Ядерное оружие создает большой риск для нападающей стороны, поэтому просто так на них никто не нападет.

----------


## Crocodile

> Ядерное оружие создает большой риск для нападающей стороны, поэтому просто так на них никто не нападет.

 That is a blanket statement which is applicable in some cases and is not being applicable in the others. You can say that about almost anything and twist it the way you want. 
Example:   _Ivan has a gun/knife/stick, so nobody attacks him for no reason. The possible consequences are: (1) Everybody should carry a gun/knife/stick to feel safe. (2) If Ivan was being attacked, that was for a valid reason. (3) If you see see anybody with a gun/knife/stick, you should strike first with a better gun/knife/stick._  ::  
Everybody who attacks usually has reasons. If you are a country which is attacking another country with nuclear weapon, you have to first think how to neutralize that weapon or make sure the weapon won't reach you. Once the machine gun was percieved as a war stopper. Indeed, why to attack if the [especially fortified] defense could kill every approaching soldier in the range?  ::  
There's no better weapon or worse weapon or obsolete weapon.
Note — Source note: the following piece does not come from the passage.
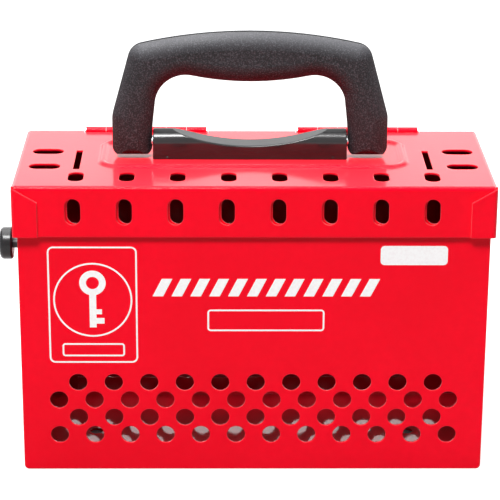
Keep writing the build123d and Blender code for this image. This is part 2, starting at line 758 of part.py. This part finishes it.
# Catch: a hub on the rod, an upright blade and the beak at its top
with BuildPart() as latch_catch:
    latch_disc(catch_x, catch_hub_radius, catch_hub_length)
    blade_height = beak_top_z - latch_z
    with BuildSketch(Plane.YZ.offset(catch_x)):
        with Locations((latch_y, latch_z + blade_height / 2)):
            Rectangle(catch_width, blade_height)
    extrude(amount=catch_thickness)
    with BuildSketch(Plane.XZ.offset(-latch_y)):
        with BuildLine():
            Polyline(
                (catch_x, beak_top_z),
                (beak_root_x, beak_top_z),
                (beak_root_x + beak_length, beak_top_z - beak_slope),
                (beak_root_x + beak_length, beak_top_z - beak_height),
                (catch_x, beak_top_z - beak_height),
                close=True,
            )
        make_face()
    extrude(amount=beak_width / 2, both=True)
    latch_disc(catch_x, rod_radius, catch_hub_length, Mode.SUBTRACT)
latch_catch.part.label = "latch_catch"
export_step(latch_catch.part, "parts/latch_catch.step")

# Guide: a hat-shaped strap welded to the wall that carries the rod's inner end
guide_half = guide_inner_width / 2
guide_outer = guide_half + guide_thickness
with BuildPart() as latch_guide:
    with BuildSketch(Plane.XY.offset(latch_z - guide_height / 2)):
        with Locations((web_x + guide_thickness / 2, latch_y)):
            Rectangle(guide_thickness, 2 * guide_outer)
        for side in (-1, 1):
            with Locations(((wall_inner_x + web_x) / 2, latch_y + side * (guide_half + guide_thickness / 2))):
                Rectangle(web_x - wall_inner_x, guide_thickness)
            with Locations((wall_inner_x + guide_thickness / 2, latch_y + side * (guide_half + guide_foot / 2))):
                Rectangle(guide_thickness, guide_foot)
    extrude(amount=guide_height)
    latch_disc(web_x, rod_radius + bush_clearance, guide_thickness, Mode.SUBTRACT)
latch_guide.part.label = "latch_guide"
export_step(latch_guide.part, "parts/latch_guide.step")
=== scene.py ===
import json
import math

import bmesh
import bpy
from mathutils import Matrix, Vector


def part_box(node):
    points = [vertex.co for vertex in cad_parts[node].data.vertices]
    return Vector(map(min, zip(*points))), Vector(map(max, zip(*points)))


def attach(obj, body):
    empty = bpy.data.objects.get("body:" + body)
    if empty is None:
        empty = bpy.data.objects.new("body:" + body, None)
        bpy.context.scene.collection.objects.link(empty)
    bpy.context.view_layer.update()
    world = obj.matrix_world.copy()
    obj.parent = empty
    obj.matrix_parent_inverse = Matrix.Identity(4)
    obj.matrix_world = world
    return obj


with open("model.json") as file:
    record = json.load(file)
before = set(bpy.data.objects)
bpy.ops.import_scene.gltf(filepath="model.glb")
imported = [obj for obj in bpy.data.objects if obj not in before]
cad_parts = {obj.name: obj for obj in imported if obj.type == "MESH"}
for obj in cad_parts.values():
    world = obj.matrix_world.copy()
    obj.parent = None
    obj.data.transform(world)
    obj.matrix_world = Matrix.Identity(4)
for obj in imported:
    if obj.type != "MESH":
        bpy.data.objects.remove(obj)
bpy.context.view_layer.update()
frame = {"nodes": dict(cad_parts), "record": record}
nodes = frame["nodes"]

MM = 0.001
RANGE_SOCKETS = ("From Min", "From Max", "To Min", "To Max")
PANEL_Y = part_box("front_panel")[0].y
# Band of painted shade beside the grip's parting groove: its half width, and how far its middle lies in
# front of the grip's own
BAND_HALF = 1.45 * MM
BAND_FORWARD = 0.55 * MM
# Thickness of the painted sheet
SHEET = 1.2 * MM
HALF_SHEET = SHEET / 2


def join(tree, operation, first, second=0.0):
    """The output of a new math node; each input is a socket or a number."""
    made = tree.nodes.new("ShaderNodeMath")
    made.operation = operation
    for socket, value in zip(made.inputs, (first, second)):
        if isinstance(value, bpy.types.NodeSocket):
            tree.links.new(value, socket)
        else:
            socket.default_value = value
    return made.outputs[0]


# Materials
class Shader:
    """A material under construction: a Principled shader and the nodes that feed it."""

    def __init__(self, name, color, roughness, **sockets):
        self.material = bpy.data.materials.new(name)
        self.material.use_nodes = True
        self.tree = self.material.node_tree
        self.bsdf = self.tree.nodes["Principled BSDF"]
        self.bsdf.inputs["Base Color"].default_value = (*color, 1)
        self.bsdf.inputs["Roughness"].default_value = roughness
        for socket, value in sockets.items():
            self.bsdf.inputs[socket.replace("_", " ")].default_value = value
        self.coords = self.node("ShaderNodeTexCoord").outputs["Object"]

    def node(self, kind, **inputs):
        made = self.tree.nodes.new(kind)
        for socket, value in inputs.items():
            self.feed(made.inputs[socket.replace("_", " ")], value)
        return made

    def feed(self, socket, value):
        if isinstance(value, bpy.types.NodeSocket):
            self.tree.links.new(value, socket)
        else:
            socket.default_value = value

    def noise(self, scale, detail=2.0, roughness=0.5, coords=None):
        made = self.node("ShaderNodeTexNoise", Vector=coords or self.coords, Scale=scale, Detail=detail)
        made.inputs["Roughness"].default_value = roughness
        return made.outputs["Fac"]

    def map_range(self, value, low, high, out_low, out_high):
        made = self.node("ShaderNodeMapRange", Value=value)
        for socket, number in zip(RANGE_SOCKETS, (low, high, out_low, out_high)):
            made.inputs[socket].default_value = number
        return made.outputs["Result"]

    def mix(self, factor, first, second):
        made = self.tree.nodes.new("ShaderNodeMix")
        made.data_type = "RGBA"
        self.feed(made.inputs["Factor"], factor)
        for socket, value in ((made.inputs[6], first), (made.inputs[7], second)):
            self.feed(socket, (*value, 1) if isinstance(value, tuple) else value)
        return made.outputs[2]

    def math(self, operation, first, second=0.0):
        return join(self.tree, operation, first, second)

    def bump(self, height, strength, distance, normal=None):
        made = self.node("ShaderNodeBump", Height=height, Strength=strength, Distance=distance)
        if normal:
            self.feed(made.inputs["Normal"], normal)
        return made.outputs["Normal"]

    def round_edges(self, radius):
        made = self.tree.nodes.new("ShaderNodeBevel")
        made.samples = 4
        made.inputs["Radius"].default_value = radius
        return made.outputs["Normal"]

    def upward(self, low, high):
        """One on faces that look up at rest, in object coordinates, and nought on steeper ones."""
        normal = self.node("ShaderNodeTexCoord").outputs["Normal"]
        height = self.node("ShaderNodeSeparateXYZ", Vector=normal).outputs["Z"]
        return self.map_range(height, low, high, 0.0, 1.0)

    def edges(self, rounded_normal):
        """One along sharp edges, where the rounded normal leaves the face's own."""
        own = self.node("ShaderNodeNewGeometry").outputs["Normal"]
        made = self.node("ShaderNodeVectorMath")
        made.operation = "DOT_PRODUCT"
        self.feed(made.inputs[0], own)
        self.feed(made.inputs[1], rounded_normal)
        return self.map_range(made.outputs["Value"], 0.80, 0.98, 1.0, 0.0)

    def set(self, socket, value):
        self.feed(self.bsdf.inputs[socket], value)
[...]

Every weapon kills. The fight is about the right weapon for the right situation and about creating situations that would benefit your weapon and disadvantage your enemy's weapon. The nuclear weapon is not an absolute weapon and not an exception to that rule. You can attack a country with nuclear weapon and win.

----------


## Ramil

Besides, in case of a global nuclear exchange only about one fourth to one third of the world's population will die (including all factors according to the most pessimistic scenarios). Some more will die out of hunger later, but generally - it wouldn't be all that disasterous as many people think. The humanity will live on. In fact, in the world of global superpowers there is no place for other players so many nations will get a second chance once the main players will be out of the game. 
P.S. What I mean is that some ideas start to pop in the minds of high-ranked generals around the world. By 2020 US might be able to neutralize all Russian nuclear forces and I doubt there will be anything that would stop them from using nukes again.

----------


## Crocodile

> P.S. What I mean is that some ideas start to pop in the minds of high-ranked generals around the world. By 2020 US might be able to neutralize all Russian nuclear forces and I doubt there will be anything that would stop them from using nukes again.

 I agree, that threat is real. Nobody had cancelled the tactic nuclear weapons yet and in some cases (e.g. to destroy an aircraft carrier) that is one of the valid options. And it's obvious that some of the Russian strategic missiles would slip through causing that very global destruction you mentioned. I'm not sure how that scenario could be reliably prevented.  ::

----------


## it-ogo

> ...The superpower is not only the possession of the nuclear warheads, but more importantly the ability to destroy the enemy's warheads...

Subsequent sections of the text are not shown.